Rage, hope and desperation

Tunisian filmmakers are addressing the subject of the Arab Spring and its failure in Tunisia in their films. Shady Lewis Botros watched three of them for Qantara.de

By Shady Lewis Botros

Any film attempting an artistic examination of Tunisia's most recent past always runs the risk of falling prey to the icons of the revolution and stereotypes, even if the events concerned happened more than a decade ago.

How, for example, to bring to the screen a figure such as Mohamed Bouazizi, whose self-immolation initiated the Arab revolutions? How to represent an entire generation of Bouazizis, who are just as furious as Bouazizi was back then? The only difference is that today, no one bats an eye when someone sets themselves alight. We've grown accustomed to such acts of desperation and numbed by a steady stream of monstrosities.

The Tunisian film "Asyan" (Rebellion) by Jilani Saadi is a blend of fantasy and road movie. A supernatural force transports the film's four protagonists from Tunis to a faraway land. On their way back to the capital, they spot two cities on the horizon that resemble each other.

The storyline continues with a senseless robbery and minor quarrels between the companions. At the same time, a growing rage smoulders in the background, an insurgency that vacillates between rioting and self-mutilation and finally erupts in a comical way. The film is a kind of satire on the brink of desperation that simultaneously reveals a nihilistic desire for destruction.

 

 

Subverting the thriller genre

Youssef Chebbi, on the other hand, has gone down the crime thriller route in his film "Ashkal" (2022) with its – perhaps rather exaggerated – echoes of Hollywood. A female police officer investigates a series of corpses found burned on building sites around Tunis. The film abstains from making any kind of political or social references and leads us into a labyrinth of sketchy assumptions and ultimately unfulfilled expectations.

Here too, the genre is deliberately subverted as the mysterious crimes remain unsolved and all outcomes are left open. The plot strands start to unravel and the disconcerting state of waiting triggers a sense of despair in the protagonists. In the final scene, we see them running away under the influence of some mysterious hypnotic power only to plunge into a raging wall of fire.

With his first movie, "Harka" (Deep-seated pain), Tunisian director Lotfy Nathan gets the closest to the historical figure of Bouazizi. The action takes place ten years after the revolution and centres on the main character Ali, who is not Bouazizi. Ali sells contraband fuel on the roadside and lives alone in a derelict house. Here, the familiar story with the tragic outcome is interwoven with a family drama.

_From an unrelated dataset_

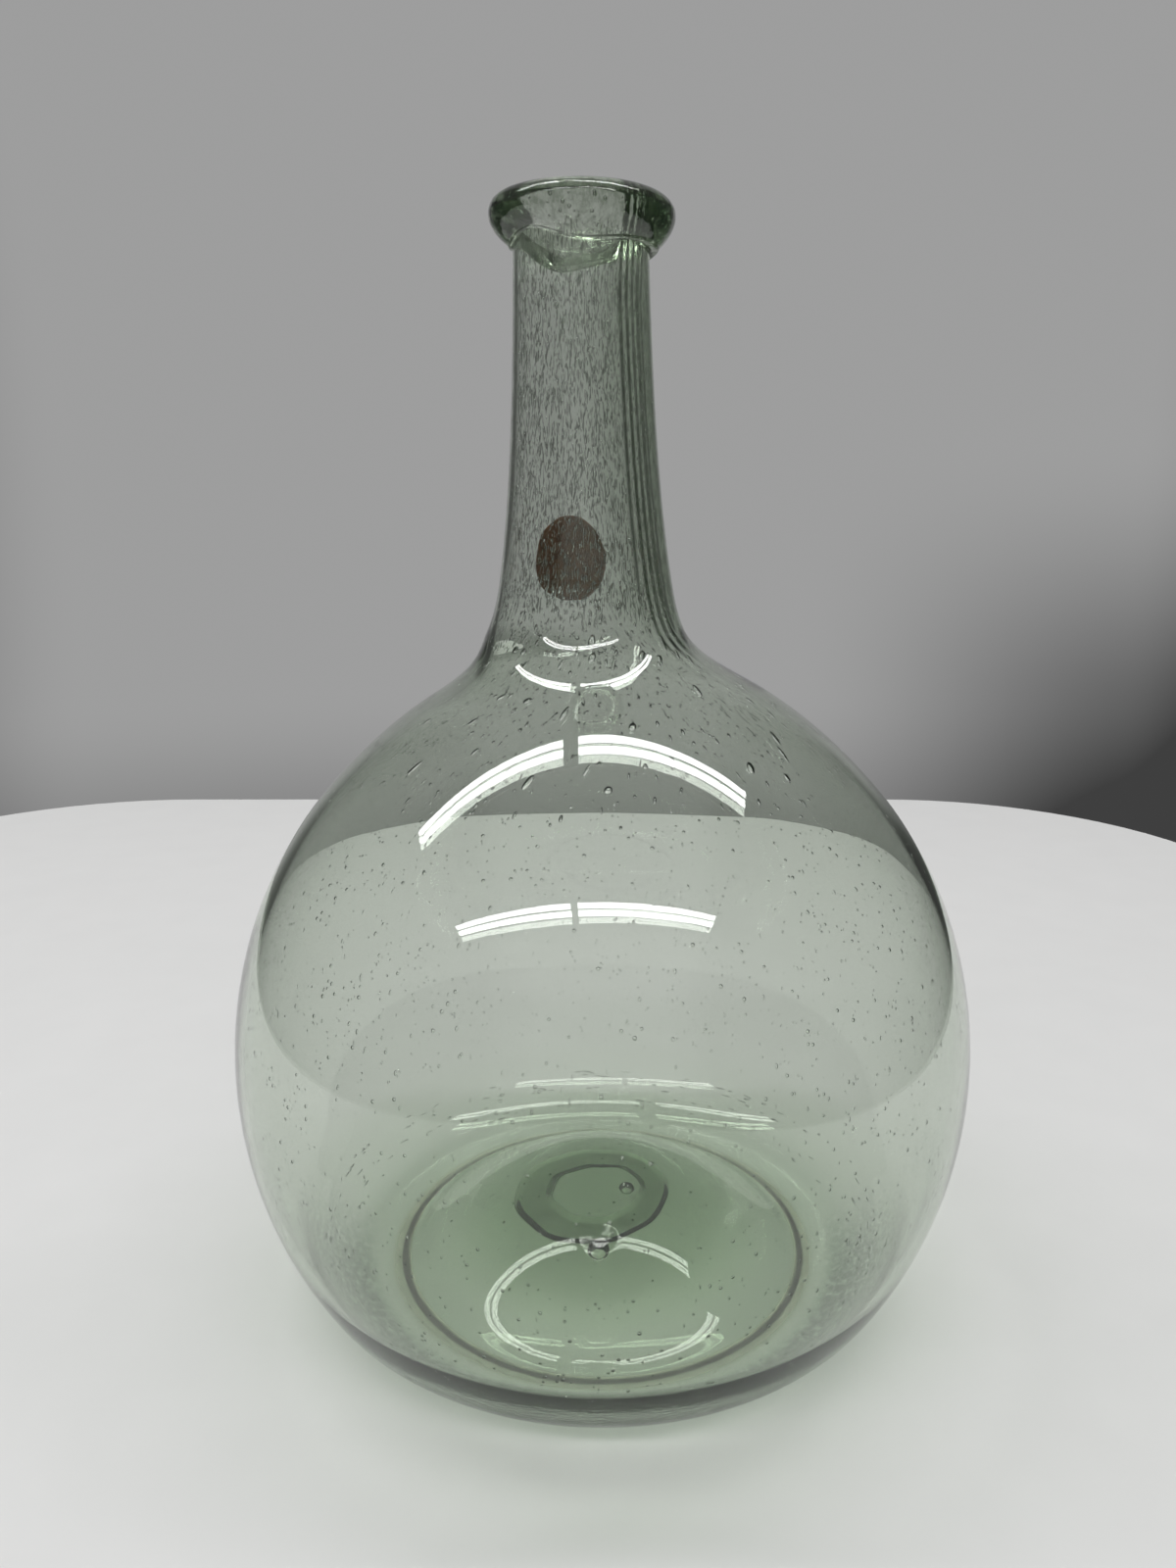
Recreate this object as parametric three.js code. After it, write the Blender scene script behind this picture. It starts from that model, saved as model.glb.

Ali dreams of emigrating illegally, but sees those hopes dashed following the sudden death of his father and the departure of his older brother to work in the tourism sector, leaving Ali responsible for his two sisters Sarah and Alisa.

 

 

Rage creeping towards us from all sides

Ali's past remains a blank; we learn nothing about the reasons for his distant relationship with his family and his hatred of his father. This ambiguity endures even when he returns to his two sisters but insists on sleeping in the yard instead of the house.

The film deliberately refrains from presenting the protagonists' backgrounds in fully illuminated and polished form. The empty spaces in Ali's story could be filled with fragments from the stories of thousands of other people.

By concentrating on visual language, the film attempts to avoid iconic and historical stereotypes. Although Ali barely utters a word, the close-ups of his facial expression and his eyes produce a sense of heaviness, further accentuated by images of the desert – expansive and at the same time oppressive.

Ali's story is told in flashbacks by his younger sister Sarah, which allows for an innocent, female perspective on an angry, male world.

Ultimately, we are left wondering whether the artistic treatment of the story in film has made Bouazizi's voice heard once again. Or was the idea just to show rage in as many different forms as possible, so that we see it creeping towards us from all sides?